In fact, when it comes to the potential for a strong independent media that benefits everyone instead of the few, the conditions have only improved since the days of Watergate and My Lai. Once an important story has been produced, there are many easy ways for it to reach people everywhere, even if it originated at a subscription-based outlet. It can reach a wider audience through TV reports, rewrites, aggregation, email, text messages, screenshots, podcasts, and social media summaries like Twitter Moments and Instagram Stories, to name a few. When a message needs to find an audience, we are better off than ever before.

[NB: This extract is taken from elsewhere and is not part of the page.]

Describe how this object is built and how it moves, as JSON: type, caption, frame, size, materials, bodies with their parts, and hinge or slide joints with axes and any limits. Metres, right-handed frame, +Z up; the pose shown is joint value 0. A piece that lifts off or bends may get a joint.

But the distribution mechanisms don’t matter as much as the economic model that supports the production of journalism. Even if we were stuck with delivery only by trucks, it would still be better to live in a world where more people can be empowered to produce important stories than to depend on the few who can survive in a world where journalism is distributed for free; where journalists must meet traffic quotas and publishers must consider the interests of advertisers; where monopolistic tech platforms have outsized influence; where the world’s richest men spend a minuscule fraction of their largesse to become media titans; and where only the already-well-off can afford to pursue journalism as an occupation
The idea that subscription media is harmful to democracy might be attractive at first, but we must see through it. There is never reason for a journalist or publisher to feel guilt when asking readers to pay. The alternative is much worse.